Given 2 Years to Live

After another few months went by and the bleeding continued, I decided to find another gastroenterologist to make sure I didn’t have a serious problem. After giving me a physical examination and confirming that I did, in fact, have internal hemorrhoids, which were probably the source of the bleeding, because I had a history of colorectal polyps, he suggested I have another colonoscopy.

When I woke up from the anesthesia, the doctor told me that he found a tumor and, based on his experience, it was malignant and most likely early-stage colorectal cancer. The news was devastating. I had heard about breast cancer, but I had never heard of colorectal cancer and knew nothing about the disease. Still, I held onto the fact that if this was cancer, it was probably early stage, and I would be cured.

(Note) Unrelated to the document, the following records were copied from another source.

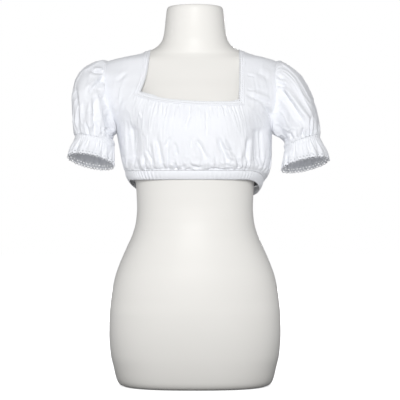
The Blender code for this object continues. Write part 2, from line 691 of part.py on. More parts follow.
def tube_normals(rings, side):
    """Outward normals of a tube of rings."""
    around = np.roll(rings, -1, axis=1) - np.roll(rings, 1, axis=1)
    along = np.gradient(rings, axis=0)
    normals = np.cross(around, along)
    normals /= np.linalg.norm(normals, axis=-1, keepdims=True)
    centres = rings.mean(axis=1, keepdims=True)
    facing = ((rings - centres) * normals).sum(axis=-1)
    return normals * (1 if facing.sum() > 0 else -1)


def make_sleeve(side, paint, home):
    """The puffed sleeve, gathered at its head and into the elastic."""
    rolls = np.linspace(0, 2 * math.pi, RING_SIDES, endpoint=False)
    head = armhole(side, rolls)
    head[:, 0] += side.out * 2 * SEAM_GAP
    top, bottom = head[0], head[RING_SIDES // 2]
    flat = SleeveRing(
        side.out * bottom[0], bottom[2], side.out * top[0], top[2],
        ARMHOLE_HALF_DEPTH, (top[1] + bottom[1]) / 2, 0,
    )
    bow = head - sleeve_ring(side, flat, rolls)
    rings = [head]
    for place, ring in enumerate(SLEEVE_RINGS[side.name], start=1):
        keep = max(0.0, 1 - place / HEAD_RINGS) ** 2
        rings.append(sleeve_ring(side, ring, rolls) + keep * bow)
    rings = np.array(rings)
    share = np.linspace(0, 1, len(rings))[:, None]
    upper = smoothstep(-0.5, 0.3, np.cos(rolls))[None, :]
    pleat = np.cos(HEAD_GATHERS * rolls)[None, :] * HEAD_GATHER * upper
    head_fade = smoothstep(0, 0.12, share) * (1 - smoothstep(0.30, 0.60, share))
    outer_side = 0.12 + 0.88 * smoothstep(-1, 0.2, np.cos(rolls))
    pucker = (np.cos(CUFF_GATHERS * rolls) * CUFF_GATHER * outer_side)[None, :]
    cuff_fade = smoothstep(0.55, 0.9, share) * (1 - 0.7 * smoothstep(0.93, 1, share))
    out = pleat * head_fade + pucker * cuff_fade
    rings = rings + tube_normals(rings, side) * out[..., None]
    name = "sleeve_" + side.name
    made = surface_object(name, rings, lambda row, column: True, True, paint, home)
    turn_out(made, away_from(rings.mean(axis=(0, 1))))
    return thicken(made, CLOTH)


def make_cuff(side, cotton, lace_paint, home):
    """The shirred band, the ruffle and the lace below the sleeve's elastic."""
    parts = (
        CuffPart("cuff_band_", 0, 1, CUFF_GATHERS, BAND_RIPPLE, BAND_RIPPLE, 0, CLOTH, cotton),
        CuffPart("cuff_ruffle_", 1, 3, RUFFLE_WAVES, 0.1 * RUFFLE_WAVE, RUFFLE_WAVE, 0, CLOTH, cotton),
        CuffPart("cuff_lace_", 3, 4, RUFFLE_WAVES, RUFFLE_WAVE, RUFFLE_WAVE, LACE_DROP, LACE, lace_paint),
    )
    for part in parts:
        sides = RING_SIDES if part.waves == CUFF_GATHERS else RUFFLE_SIDES
        rolls = np.linspace(0, 2 * math.pi, sides, endpoint=False)
        whole = np.array([sleeve_ring(side, ring, rolls) for ring in CUFF_RINGS[side.name]])
        strength = np.linspace(part.wave_above, part.wave_below, part.last - part.first + 1)
        wave = strength[:, None] * np.cos(part.waves * rolls)
        taken = slice(part.first, part.last + 1)
        rings = whole[taken] + tube_normals(whole, side)[taken] * wave[..., None]
        down = unit(rings[-1] - rings[0])
        rings[0] += down * CUFF_GAP
        rings[-1] += down * (part.scallop * np.cos(2 * part.waves * rolls))[:, None]
        made = surface_object(
            part.name + side.name, rings, lambda row, column: True, True, part.paint, home
        )
        axis = rings.mean(axis=(0, 1))
        turn_out(made, from_axis(axis[0], axis[1]))
        thicken(made, part.wall)


def make_form(paint, home):
    """The dress form: one smooth solid from the hips to the top of the neck."""
    turns = np.linspace(0, 2 * math.pi, FORM_SIDES, endpoint=False)
    heights = [ring.z for ring in FORM_RINGS]
    rings = np.array([ring_points(z, turns, False) for z in heights])
    bm = bmesh.new()
    loops = [[bm.verts.new(point) for point in ring] for ring in rings]
    for lower, upper in zip(loops, loops[1:]):
        for k in range(FORM_SIDES):
            n = (k + 1) % FORM_SIDES
            bm.faces.new((lower[k], lower[n], upper[n], upper[k]))
    bm.faces.new(loops[-1])
    bm.faces.new(list(reversed(loops[0])))
    bmesh.ops.recalc_face_normals(bm, faces=bm.faces)
    mesh = bpy.data.meshes.new("dress_form")
    bm.to_mesh(mesh)
    bm.free()
    mesh.materials.append(paint)
    made = bpy.data.objects.new("dress_form", mesh)
    home.objects.link(made)
    mesh.shade_smooth()
    mesh.set_sharp_from_angle(angle=math.radians(50))
    return made


def main():
    for old in list(bpy.data.objects):
        bpy.data.objects.remove(old)
    home = collection("dirndl_blouse")
    cotton = material("white_cotton", WHITE_COTTON, 0.75)
    lace_paint = material("white_lace", WHITE_LACE, 0.85)
    plastic = material("form_plastic", FORM_WHITE, 0.30)
    make_form(plastic, home)
    _, front = make_panel(FRONT, cotton, home)
    _, back = make_panel(BACK, cotton, home)
    make_casing(cotton, home)
    make_neck_trim(front, back, cotton, lace_paint, home)
    for side in (RIGHT, LEFT):
        make_sleeve(side, cotton, home)
        make_cuff(side, cotton, lace_paint, home)


main()
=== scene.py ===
"""Dirndl blouse on a limbless dress form: what a render shows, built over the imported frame.

Metres, +Z up. The form stands on Z = 0 with its own axis on the Z axis, and its front faces -Y.
The wearer's right side is at -X and the left side at +X. "Out" is away from the centre line.
Angles round the body (turn) are 0 at the front centre, +90 degrees at the wearer's left.
Angles round a sleeve (roll) are 0 at its top or outer side, 90 at its front, 180 at its inner side.
"""

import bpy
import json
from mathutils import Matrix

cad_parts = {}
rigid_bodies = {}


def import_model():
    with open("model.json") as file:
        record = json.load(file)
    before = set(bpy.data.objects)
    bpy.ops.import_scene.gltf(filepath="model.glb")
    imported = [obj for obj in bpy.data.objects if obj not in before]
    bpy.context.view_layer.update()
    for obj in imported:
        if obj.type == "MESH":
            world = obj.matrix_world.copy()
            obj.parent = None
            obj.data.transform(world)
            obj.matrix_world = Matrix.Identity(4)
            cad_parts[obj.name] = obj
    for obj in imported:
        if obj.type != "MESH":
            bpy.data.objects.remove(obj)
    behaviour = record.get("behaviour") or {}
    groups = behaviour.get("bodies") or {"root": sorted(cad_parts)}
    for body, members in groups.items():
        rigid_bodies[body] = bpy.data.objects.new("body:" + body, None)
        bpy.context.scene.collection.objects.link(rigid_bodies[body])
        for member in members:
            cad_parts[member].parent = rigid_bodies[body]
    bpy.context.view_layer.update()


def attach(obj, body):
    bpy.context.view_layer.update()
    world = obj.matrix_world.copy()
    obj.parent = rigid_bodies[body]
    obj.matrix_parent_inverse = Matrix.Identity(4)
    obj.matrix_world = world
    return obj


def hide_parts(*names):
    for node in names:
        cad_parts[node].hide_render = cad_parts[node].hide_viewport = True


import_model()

import json
import math
from collections import namedtuple

import bmesh
import bpy
import numpy as np
from mathutils import Vector

MM = 0.001

# Camera and light
CAMERA_AT = (0.0105, -3.0, 0.388)
SENSOR = 36.0
VIEW_WIDTH = 0.84
WORLD_LIGHT_ABOVE = 0.28
WORLD_LIGHT_BELOW = 0.66
SOFTBOX_AT = (-0.10, -2.85, 1.20)
SOFTBOX_AIM = (0.0, 0.0, 0.40)
SOFTBOX_SIZE = 0.90
SOFTBOX_POWER = 60.0
BACK_LIGHT_AT = (0.30, 3.20, 1.10)
BACK_LIGHT_SIZE = 1.20
BACK_LIGHT_POWER = 48.0
LIGHT_COLOUR = (1.0, 0.995, 0.985)
FLOOR_SIZE = 14.0
FLOOR_DROP = 0.0005
FLOOR_GLOW = 0.74
# A dark disc under the floor, seen by diffuse light only, that keeps the form's foot in shade
FLAG_RADIUS = 0.36
FLAG_SIDES = 48
FLAG_DROP = 0.002

# Cloth and seams
CLOTH = 0.0005
SEAM_GAP = 0.0005
CLEAR_OF_FORM = 0.0009
CLEAR_BELOW = 0.660

# Sewing
STITCH_PITCH = 0.0030
STITCH_LENGTH = 0.0021
STITCH_HALF_WIDTH = 0.00022
STITCH_LIFT = 0.00008
CASING_SEWING_ROWS = (2, 15)
ARMHOLE_SEWING_ROW = 4
CUFF_SEWING_ROWS = (6, 13, 59)

# Hem: an elastic casing that sits level in front and dips at the back
HEM_FRONT_Z = 0.4290
HEM_BACK_Z = 0.3970
HEM_DIP_LENGTH = math.radians(75)
CASING_HEIGHT = 0.0190
CASING_ROLL = 0.0022
CASING_TILT = 0.0030
CASING_GATHERS = 96
CASING_GATHER = 0.00110
CASING_SHIRRED_FROM = (-0.136, -0.124)
CASING_SHIRRED_TO = (-0.090, -0.072)
CASING_ROWS = 18
CASING_COLUMNS = 760

# Armhole: a ring that stands nearly upright on each shoulder
ARMHOLE_Z = 0.6050
ARMHOLE_HALF_HEIGHT = 0.0750
ARMHOLE_HALF_DEPTH = 0.0560

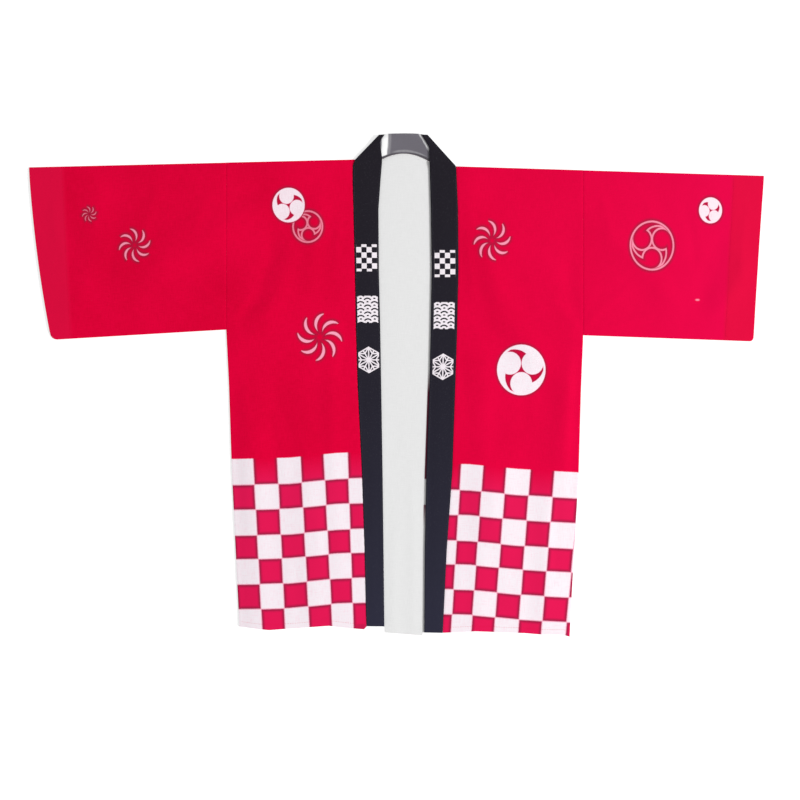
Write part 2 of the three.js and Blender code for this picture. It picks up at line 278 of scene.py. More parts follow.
# Printed motifs of each panel. Angles are counter-clockwise from +X; hand -1 turns clockwise.
# Ink is how much of the print is white; thin shapes took less of it.
Motif = namedtuple("Motif", "kind x y width height turn hand ink")
MOTIFS = {
    "front_left": [
        Motif("pinwheel", -133.6, 84.1, 79.1, 83.6, 109.7, -1, 0.5),
        Motif("tomoe_outline", -154.5, 276.4, 51, 54, 34, 1, 0.3),
        Motif("tomoe", -187.8, 314.0, 56, 60, 104, -1, 0.95),
    ],
    "front_right": [
        Motif("pinwheel", 166.4, 252.3, 65.4, 70.4, 71.9, 1, 0.42),
        Motif("tomoe", 217.1, 27.0, 84, 88, 30, 1, 1),
    ],
    "sleeve_left": [
        Motif("pinwheel", -455.8, 244.2, 56.6, 59.9, 76.7, 1, 0.4),
        Motif("pinwheel", -534.5, 298.2, 26, 27, 80, 1, 0.27),
    ],
    "sleeve_right": [
        Motif("tomoe_outline", 444.5, 243.4, 75, 84, 30, -1, 0.36),
        Motif("tomoe", 546.6, 304.8, 40, 45, 65, 1, 0.95),
    ],
    "back": [
        Motif("tomoe_outline", -40, 120, 150, 150, 10, 1, 0.5),
        Motif("tomoe", 30, 40, 96, 96, 75, -1, 1),
        Motif("pinwheel", -190, 250, 74, 74, 40, 1, 0.45),
        Motif("pinwheel", 200, 210, 62, 62, 15, -1, 0.42),
        Motif("tomoe", -170, -20, 52, 52, 20, 1, 0.95),
        Motif("tomoe_outline", 210, -10, 60, 60, 50, 1, 0.36),
    ],
    "under_left": [
        Motif("tomoe", -470, 230, 62, 62, 50, 1, 0.95),
        Motif("pinwheel", -380, 290, 34, 34, 10, -1, 0.3),
    ],
    "under_right": [
        Motif("pinwheel", 470, 220, 64, 64, 30, -1, 0.42),
        Motif("tomoe", 390, 300, 38, 38, 20, 1, 0.95),
    ],
}

# Width and length in metres that each piece shows once laid flat, and its area in square metres.
# Sleeves are tubes, and measured all round.
Cut = namedtuple("Cut", "size area")

# A small pale stain near the right cuff
STAIN_X = 524.0
STAIN_Y = 149.0
STAIN_WIDTH = 7.0
STAIN_HEIGHT = 3.5
STAIN_BLUR = 0.8
STAIN_INK = 0.3

# Width over which the paler hem of a cuff begins
CUFF_BLUR = 8.0

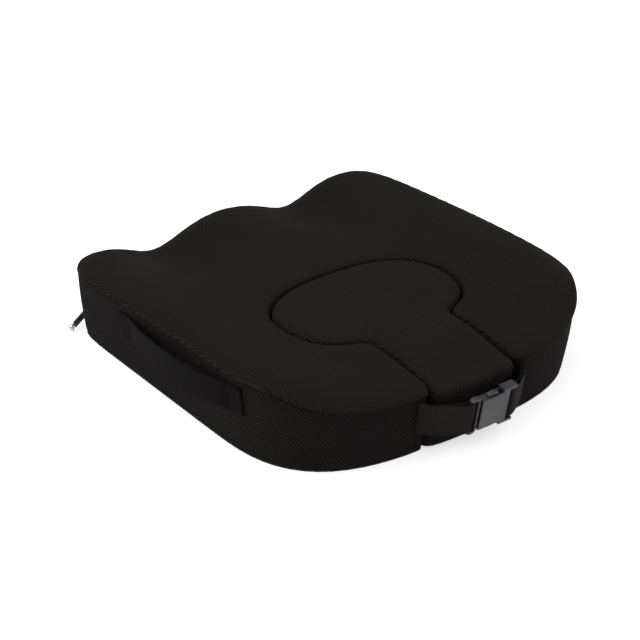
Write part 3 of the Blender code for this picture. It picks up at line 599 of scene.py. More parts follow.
def make_variation_group() -> Tree:
    """Cloud and lint: broad unevenness of the dye, and sparse pale specks of lint.

    Cloud is two noises of unlike size averaged, and Lint is fine noise cut at a high level.
    """
    g = NodeGroup("cloth_variation", {"Cloud Scale": 22.0, "Lint Scale": 900.0}, ("Cloud", "Lint", "Fuzz"))
    place = g.inn.outputs["Vector"]
    noise = "ShaderNodeTexNoise"
    cloud = g.node(noise, Vector=place, Scale=g.inn.outputs["Cloud Scale"], Detail=3.0, Roughness=0.6)
    lint = g.node(noise, Vector=place, Scale=g.inn.outputs["Lint Scale"], Detail=1.0, Roughness=0.5)
    fuzz = g.node(noise, Vector=place, Scale=2600.0, Detail=2.0, Roughness=0.7)
    specks = g.math("MULTIPLY", g.math("MAXIMUM", g.math("SUBTRACT", lint.outputs[0], 0.68), 0.0), 6.0)
    g.feed(g.out.inputs["Cloud"], cloud.outputs[0])
    g.feed(g.out.inputs["Lint"], specks)
    g.feed(g.out.inputs["Fuzz"], fuzz.outputs[0])
    return g.tree


def make_grain_group() -> Tree:
    """Moulded grain and rubbed edges: a fine spark texture, and wear where the surface turns.

    Wear is the Pointiness of the surface above its middle value, broken up by noise.
    """
    g = NodeGroup("mould_grain", {"Grain Scale": 2200.0}, ("Grain", "Wear", "Smear"))
    place = g.inn.outputs["Vector"]
    noise = "ShaderNodeTexNoise"
    grain = g.node(noise, Vector=place, Scale=g.inn.outputs["Grain Scale"], Detail=2.0, Roughness=0.5)
    smear = g.node(noise, Vector=place, Scale=120.0, Detail=3.0, Roughness=0.6)
    shape = g.tree.nodes.new("ShaderNodeNewGeometry")
    above = g.math("SUBTRACT", shape.outputs["Pointiness"], 0.52)
    raised = g.math("MULTIPLY", g.math("MAXIMUM", above, 0.0), 9.0)
    g.feed(g.out.inputs["Grain"], grain.outputs[0])
    g.feed(g.out.inputs["Wear"], g.math("MINIMUM", g.math("MULTIPLY", raised, smear.outputs[0]), 1.0))
    g.feed(g.out.inputs["Smear"], smear.outputs[0])
    return g.tree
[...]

However, after the surgery, I learned the cancer was actually stage III. My oncologist recommended additional surgery to remove part of my rectum, followed by eight cycles of capecitabine plus oxaliplatin, which put me in remission for 9 months. I was hoping for a cure, but an imaging scan showed the cancer had already spread to my lungs and to a peritoneal lymph node. I now had stage IV colorectal cancer. My oncologist said it was very unlikely I would be cured and I probably had 2 years to live. I was just 33 years old.

Living With Chronic Cancer

I sought the opinion of another oncologist, who said he would biopsy the tumor and send the tissue for sequencing to determine the best treatment for me. The goal, he said, was to reach clinical remission. They were the first encouraging words I had heard in months, and I hung onto the hope that if the cancer couldn’t be cured, it would at least become manageable.

Because the tumor did not have any targetable mutations, my oncologist recommended a combination of leucovorin calcium, fluorouracil, and irinotecan (FOLFIRI) and cetuximab. An imaging scan 3 months after starting treatment showed no evidence of cancer. Three years later, I remain on maintenance FOLFIRI and cetuximab, and periodic scans continue to show no evidence of disease.

When I first learned I had metastatic colorectal cancer I wasn’t sure how to move forward in my life. How do you make plans for the future when you don’t know how long that future might last? To better understand my own experience with young-onset colorectal cancer and to help other young adults diagnosed with the disease, I became involved with Fight Colorectal Cancer (https://fightcolorectalcancer.org) and served as an ambassador from 2019 to 2020.

The experience was life-changing. In addition to helping me cope with metastatic disease, working with the colorectal cancer community gave me a chance to raise awareness about this disease, especially in young adults. I’m a well-informed person, yet until my diagnosis, I had never heard of colorectal cancer. Young people have to be made aware of this cancer and recognize the symptoms when they appear. They also have to learn to be proactive in their care, so they don’t have delays in diagnosis and treatment and can have a better shot at being cured.

I was lulled into a false sense of complacency by physicians telling me I was too young for cancer. I don’t want anyone else to have to learn the hard way that cancer does not discriminate by age, gender, race, or socioeconomic background. I don’t know why I got cancer. I do not have any genetic link to the disease or any known risk factors. Cancer just happened.

Looking Toward the Future

I am not naive. I’ve learned enough about colorectal cancer to know what a challenging disease it is, especially in a young person. But I refuse to be consumed by thoughts of cancer and to let it derail my future plans. Despite all that I’ve endured, I still think I can live a full and long life. That is my goal. 

Mr. Davis-Olegário lives in Hyattsville, Maryland.

Editor’s Note: Columns in the Patient’s Corner are based solely on information The ASCO Post received from patients and should be considered anecdotal.